Ms. Wong’s experience in China during the last years of the Cultural Revolution (1966-1976) was poignant particularly since she is a Westerner describing those times having actually experienced them. While I’ve read many accounts of the Cultural Revolution from books like Wild Swans and The Private Life of Chairman Mao, none have hit home with me like Red China Blues. She describes with wit and conviction her battle with her inner convictions to Mao Zedong Thought and the everyday craziness that went along with its implementation. She struggles for the “privilege” to join her worker-peasant-student classmates in hard labor both in the countryside and in machinery factories. And while she believes in the thought-reform that would come from such manual labor, she secretly eats imported sweets and celebrates on return to Beijing with a big meal at her favorite restaurant. Her feelings make sense to me – and I felt a relationship and understanding of Ms. Wong’s experiences unlike my readings of others' horrors during the Cultural Revolution.

Later, the author describes the transformation of her mindset as she sees through the chanted slogans and robotics and begins to question why and for what end these antics are performed. And while she returns to North America to receive her degree in journalism, her addiction to China and its dramatic changes in the post-Mao Deng era lead her back to Beijing to cover the country for Canada’s Globe and Mail. In these episodes, she describes the change in China so well and it is here that, although the descriptions are dated and I can relate changes I’ve seen in my own five years in China, the underlying assertions still ring true today. She describes in many differing stories the efforts of normal Chinese people to provide a good life for themselves and their families.

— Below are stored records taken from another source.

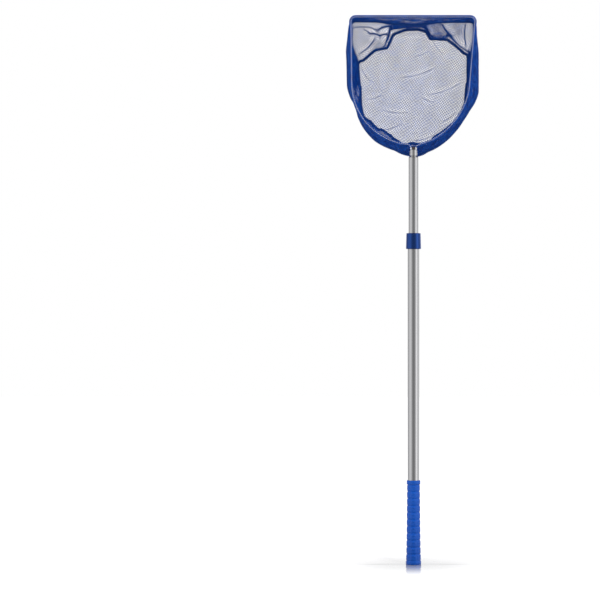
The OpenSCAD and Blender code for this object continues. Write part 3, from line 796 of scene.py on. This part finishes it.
# ---------------------------------------------------------------- turned pieces
def turned(name, profile, closed=True, steps=96, carve=None, sharp=32):
    """A profile of (r, z) points, anticlockwise, spun round the pole's axis.
    carve gives how far a point is sunk, from its profile index and angle."""
    n = len(profile)
    points = []
    for i in range(steps):
        a = 2 * math.pi * i / steps
        for k, (r, z) in enumerate(profile):
            r = r - (carve(k, a) if carve else 0)
            points.append((r * math.cos(a), r * math.sin(a), z))
    faces = [(i * n + k, j * n + k, j * n + m, i * n + m)
             for i, j in pairs(steps, True) for k, m in pairs(n, closed)]
    return cleaned(mesh_object(name, points, faces), sharp)


def cleaned(thing, sharp=32):
    """Doubles merged, normals outwards, and smooth shading up to the sharp angle."""
    work = bmesh.new()
    work.from_mesh(thing.data)
    bmesh.ops.remove_doubles(work, verts=work.verts, dist=0.001 * MM)
    bmesh.ops.dissolve_degenerate(work, edges=work.edges, dist=0.001 * MM)
    bmesh.ops.recalc_face_normals(work, faces=work.faces)
    work.to_mesh(thing.data)
    work.free()
    thing.data.polygons.foreach_set("use_smooth", [True] * len(thing.data.polygons))
    thing.data.set_sharp_from_angle(angle=math.radians(sharp))
    return thing


def rounded(corners, radii, steps=4):
    """A profile with its corners rounded, each by its own radius."""
    points = []
    count = len(corners)
    for i, radius in enumerate(radii):
        here, last, following = (Vector(corners[j % count]) for j in (i, i - 1, i + 1))
        if radius == 0:
            points.append(tuple(here))
            continue
        a, b = (last - here).normalized(), (following - here).normalized()
        reach = radius / math.tan(a.angle(b) / 2)
        start, end = here + a * reach, here + b * reach
        for s in range(steps + 1):
            t = s / steps
            points.append(tuple(start * (1 - t) ** 2 + here * 2 * t * (1 - t) + end * t * t))
    return points


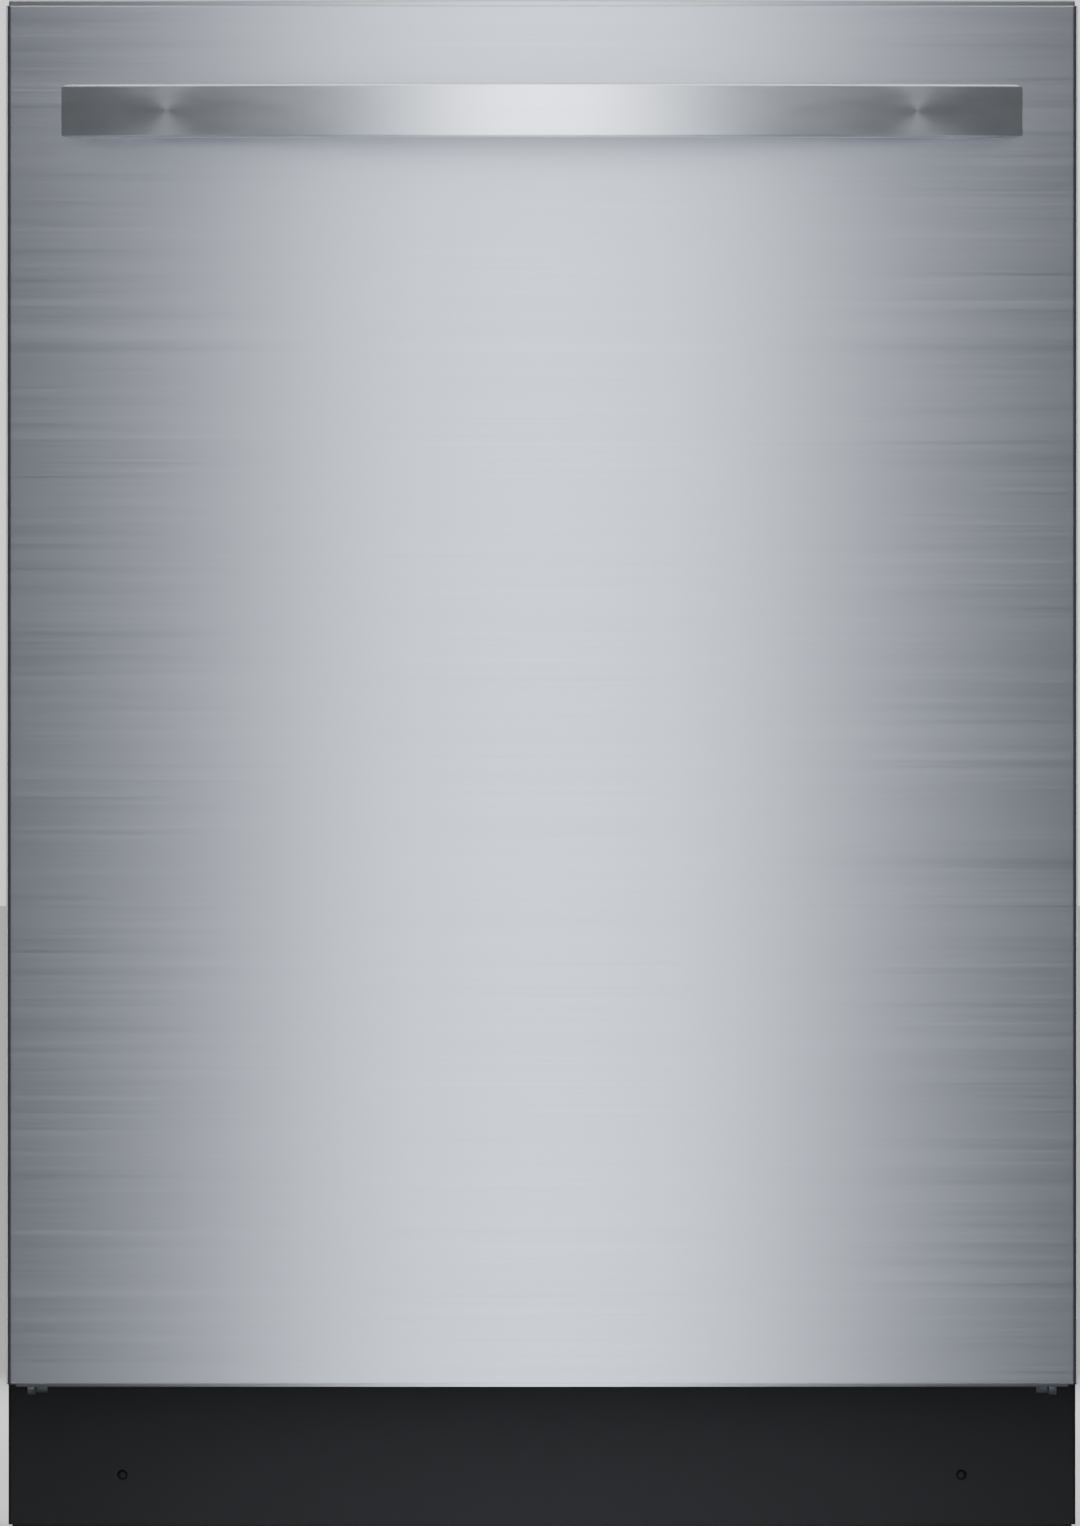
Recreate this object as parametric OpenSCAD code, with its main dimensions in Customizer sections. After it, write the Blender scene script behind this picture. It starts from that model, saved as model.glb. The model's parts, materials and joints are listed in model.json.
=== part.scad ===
// Built-in dishwasher with a drop-down door, three pull-out racks and three spray arms.
// Millimetres. It stands on z = 0, its front faces -Y and x = 0 is its middle plane.

/* [Body] */
// Width across the door and the toe kick
body_w = 598; // [480:1:720]
// Height to the top of the control strip, feet wound in
body_h = 861; // [700:1:1040]
// Depth from the door face to the rear cover
body_depth = 603; // [500:1:730]
// Sheet of the door skin, the frames and the toe kick
sheet_t = 1; // [0.6:0.1:1.5]
// Sheet of the stainless tub
tub_t = 0.8; // [0.5:0.1:1.2]
// Wall of the moulded plastic parts
wall_t = 2.5; // [1.5:0.1:4]

/* [Tub] */
// Space between the inside of the tub and the side of the door
side_space = 25; // [18:1:35]
// Space between the tub ceiling and the top of the machine
top_space = 46; // [40:1:70]
// Space between the tub and the rear cover
back_space = 41; // [36:1:60]
// Height of the ledges that the lower rack rolls on
track_z = 138; // [134:1:150]
// Width of those ledges
track_w = 39; // [30:1:50]
// Depth of the tub floor below the ledges
floor_drop = 14; // [8:1:18]
// Radius of the sump opening in the tub floor
sump_r = 75; // [60:1:85]
// Sideways place of the sump from the middle
sump_x = 45; // [30:1:60]
// Width of the door gasket seen from the front
gasket_w = 8; // [6:0.5:10]

/* [Door] */
// Thickness of the door, skin to inner panel
door_t = 58; // [48:1:70]
// Height of the lower edge of the door skin
door_bottom = 87.5; // [80:0.5:110]
// Gap between the closed door and the front frame
door_gap = 4; // [3:0.5:8]
// Radius of the rolled side edges of the door skin
edge_r = 3; // [1.5:0.5:6]
// Depth of the returns along the sides of the door skin
return_d = 40; // [20:1:48]
// How far the control strip stands above the door skin
strip_up = 3; // [0:0.5:6]
// Distance of the hinge line behind the door face
pivot_in = 17; // [12:1:26]
// Height of the hinge line above the lower door edge
pivot_up = 7.5; // [5:0.5:15]
// Radius of the hinge pins
hinge_pin_r = 5; // [3:0.5:8]

/* [Handle] */
// Length of the handle
handle_len = 541; // [400:1:560]
// Height of the handle bar
handle_h = 30; // [20:1:45]
// Reach of the handle in front of the door face
handle_out = 45; // [34:1:60]
// Thickness of the handle bar
handle_t = 13; // [8:1:18]
// Distance from the top of the machine to the middle of the handle
handle_drop = 62; // [45:1:120]
// Crown of the handle face
handle_crown = 0.8; // [0.3:0.1:3]
// Length of each handle foot along the door
handle_foot = 50; // [30:1:70]

/* [Racks] */
// Radius of the rack wires
wire_r = 2; // [1.5:0.1:3]
// Radius of the rim wires
rim_r = 2.6; // [2:0.1:4]
// Height of the lower rack from its floor to its rim
lower_rack_h = 140; // [90:1:160]
// Height of the upper rack floor above the ground
upper_rack_z = 462; // [440:1:490]
// Height of the upper rack from its floor to its rim
upper_rack_h = 98; // [60:1:110]
// Height of the third rack from its floor to its rim
third_rack_h = 34; // [24:1:45]
// Space between the third rack floor and the tub ceiling
third_rack_drop = 91; // [85:1:110]
// Radius of the lower rack wheels
wheel_r = 18; // [14:0.5:20]
// Width of the lower rack wheels
wheel_w = 10; // [7:0.5:12]
// Number of wires across each rack floor
wires_across = 10; // [7:1:14]
// Number of wires from front to back in each rack floor
wires_along = 11; // [7:2:15]
// Height of the plate tines
tine_h = 74; // [50:1:95]
// Number of tines in a row
tines = 10; // [6:1:14]
// Height of the telescopic rail sections
rail_h = 22; // [16:1:28]
// Width, length and height of the cutlery basket
basket = [72, 236, 132]; // [50:1:300]

/* [Spray arms] */
// Clear space between the arm tips and the tub sides
arm_clear = 49; // [30:1:70]
// Width of the spray arms
arm_w = 44; // [30:1:60]
// Thickness of the spray arms
arm_t = 13; // [9:0.5:16]
// Radius of the pins that the arms spin on
arm_pin_r = 8; // [6:0.5:10]

/* [Base] */
// Setback of the toe kick behind the door face
toe_setback = 90; // [75:1:110]
// Height of the lower edge of the toe kick
toe_bottom = 8.8; // [3:0.1:20]
// Height of the base pan floor above the ground
pan_z = 14; // [12:1:20]
// Radius of the pads of the levelling feet
foot_r = 20; // [14:1:26]
// Radius of the threaded stems of the levelling feet
foot_stem_r = 6; // [4:0.5:8]
// Radius of the circulation pump motor
pump_r = 40; // [30:1:44]
// Radius of the drain pump
drain_pump_r = 24; // [18:1:30]

/* [Detergent dispenser] */
// Width and height of the dispenser
dispenser = [180, 160]; // [120:1:220]
// Height of the lower edge of the dispenser
dispenser_z = 400; // [330:1:430]
// How far the dispenser stands out of the inner door
dispenser_out = 8; // [4:1:10]
// Radius of the rinse aid cap
cap_r = 16; // [12:1:20]

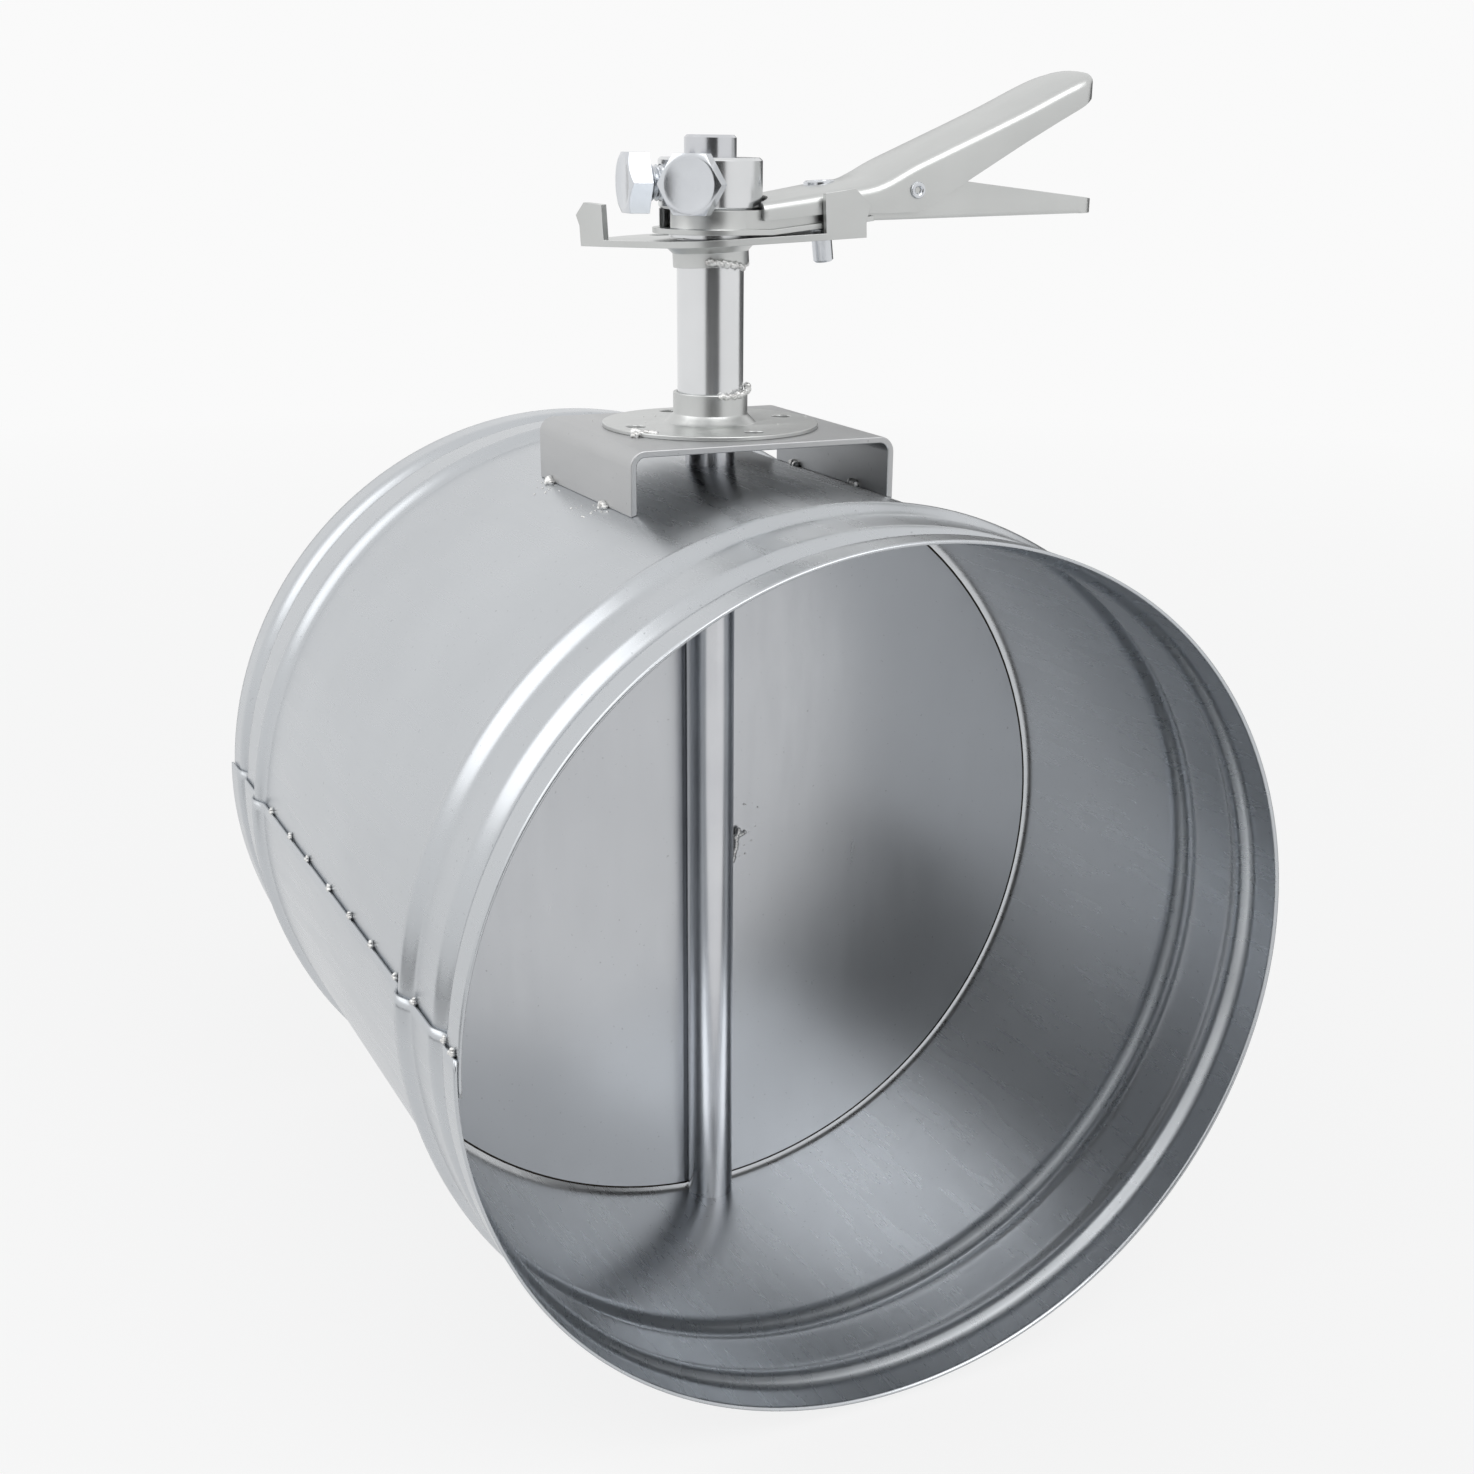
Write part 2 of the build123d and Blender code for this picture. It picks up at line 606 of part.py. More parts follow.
with BuildPart() as locking_pin:
    with BuildSketch(pin_plane.offset(-pin_foot)):
        Circle(pin_radius)
    extrude(amount=pin_foot + pin_length)
    chamfer(locking_pin.edges().group_by(Axis.Z)[0], pin_wall / 2)
    with BuildSketch(pin_plane.offset(-pin_foot)):
        Circle(pin_radius - pin_wall)
    extrude(amount=pin_foot + pin_length - pin_wall, mode=Mode.SUBTRACT)
    with BuildSketch(pin_plane.offset(-pin_foot).rotated((0, 0, pin_slot_angle))):
        Rectangle(pin_radius, pin_slot, align=(Align.MIN, Align.CENTER))
    extrude(amount=pin_foot + pin_length - squeeze_sheet, mode=Mode.SUBTRACT)
    with BuildSketch(pin_plane.offset(pin_length)):
        Circle(pin_head_radius)
    extrude(amount=pin_head)
save(locking_pin.part, "locking_pin")

with BuildPart() as return_spring:
    spring_foot = arm_under + arm_climb * (spring_x - foot_end) / (handle_reach - foot_end) + handle_sheet
    spring_low = spring_foot + spring_wire + spring_end_gap
    coil = Helix(spring_height / spring_turns, spring_height, spring_radius,
                 center=(spring_x, 0, spring_low), mode=Mode.PRIVATE)
    with BuildLine() as wire:
        Polyline(*(coil @ (i / spring_chords) for i in range(spring_chords + 1)))
    with BuildSketch(Plane(origin=wire.line @ 0, z_dir=wire.line % 0)):
        RegularPolygon(spring_wire, wire_sides)
    sweep(transition=Transition.RIGHT)
save(return_spring.part, "return_spring")
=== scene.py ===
"""Looks for the round volume control damper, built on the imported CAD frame."""

import random
from math import atan2, cos, exp, floor, hypot, pi, radians, sin, sqrt

import bmesh
import bpy
from mathutils import Matrix, Vector, noise


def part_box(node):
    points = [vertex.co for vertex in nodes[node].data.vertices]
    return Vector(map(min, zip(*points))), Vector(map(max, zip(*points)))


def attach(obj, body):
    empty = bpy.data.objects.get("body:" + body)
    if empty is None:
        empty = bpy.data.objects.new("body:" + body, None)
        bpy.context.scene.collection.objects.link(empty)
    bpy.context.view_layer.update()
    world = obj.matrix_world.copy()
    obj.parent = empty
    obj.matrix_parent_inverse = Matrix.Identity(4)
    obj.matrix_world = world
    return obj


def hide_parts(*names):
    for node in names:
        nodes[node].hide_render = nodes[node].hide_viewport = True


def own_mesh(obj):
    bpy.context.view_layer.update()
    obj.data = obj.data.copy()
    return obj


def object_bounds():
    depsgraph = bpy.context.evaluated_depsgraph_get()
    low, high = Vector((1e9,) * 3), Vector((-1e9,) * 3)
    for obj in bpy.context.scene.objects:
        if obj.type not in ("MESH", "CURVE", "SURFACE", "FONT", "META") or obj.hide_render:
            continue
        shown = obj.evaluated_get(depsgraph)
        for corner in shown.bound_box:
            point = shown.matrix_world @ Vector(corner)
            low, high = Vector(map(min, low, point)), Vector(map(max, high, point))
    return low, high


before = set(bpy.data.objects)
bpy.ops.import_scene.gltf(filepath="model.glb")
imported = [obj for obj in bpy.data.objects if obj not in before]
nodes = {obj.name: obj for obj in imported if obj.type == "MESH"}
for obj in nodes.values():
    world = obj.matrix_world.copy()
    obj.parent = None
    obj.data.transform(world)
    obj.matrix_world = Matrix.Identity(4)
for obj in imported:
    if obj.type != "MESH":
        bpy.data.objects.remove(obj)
cad_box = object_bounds()
MM = 0.001

# ================================================================ finishes


def start_material(name):
    """A fresh material with its shader and the object's own coordinates."""
    material = bpy.data.materials.new(name)
    material.use_nodes = True
    tree = material.node_tree
    shader = tree.nodes["Principled BSDF"]
    place = tree.nodes.new("ShaderNodeTexCoord").outputs["Object"]
    return material, tree, shader, place


def stretched(tree, place, scale):
    """Coordinates squeezed or drawn out along each axis."""
    mapping = tree.nodes.new("ShaderNodeMapping")
    mapping.inputs["Scale"].default_value = scale
    tree.links.new(place, mapping.inputs["Vector"])
    return mapping.outputs["Vector"]


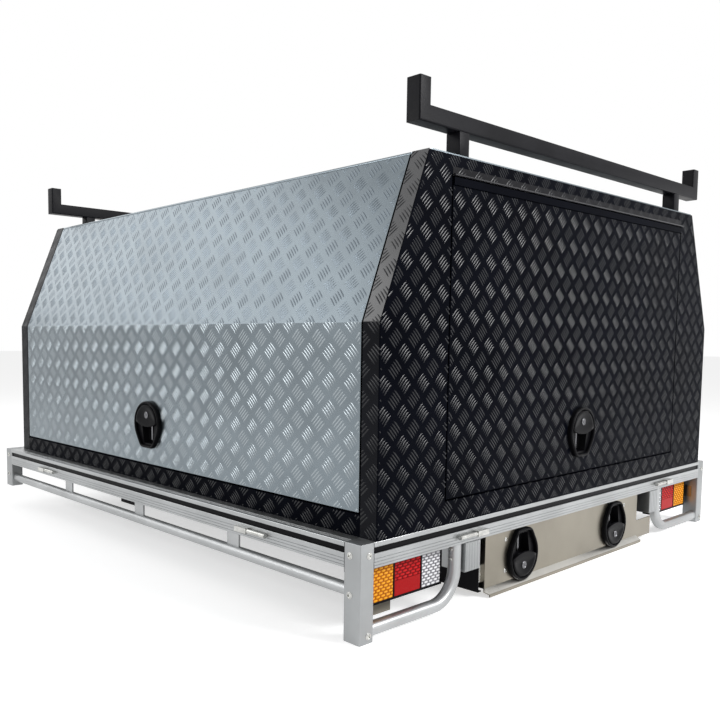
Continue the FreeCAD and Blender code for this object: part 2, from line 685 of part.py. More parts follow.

And for me, after reading her account, it was the first time I felt like I partially understood what happened in the lead-up and aftermath of the protests on Tian’anmen Square and June 4, 1989.

As the sixtieth anniversary of the founding of the People’s Republic of China nears, as an outsider, I constantly wonder at how Mao’s red book toting Communist Youth could one day be shouting slogans and the next, throw their Mao suits away and embrace capitalistic frosted jeans. But the answer is, essentially, wouldn’t I do the same? It’s a story of China’s survival.

From Sara Naumann, About.com's Guide to China Travel, guest-blogger for Chinese Culture.

Comments

October 25, 2011 at 4:52 am
(1) William Goldman says:

I agree entirely with Sara Naumann’s comments. I enjoyed Jan Wong’s book immensely; unlike some other books on China, it certainly rang true and was pretty unputdownable.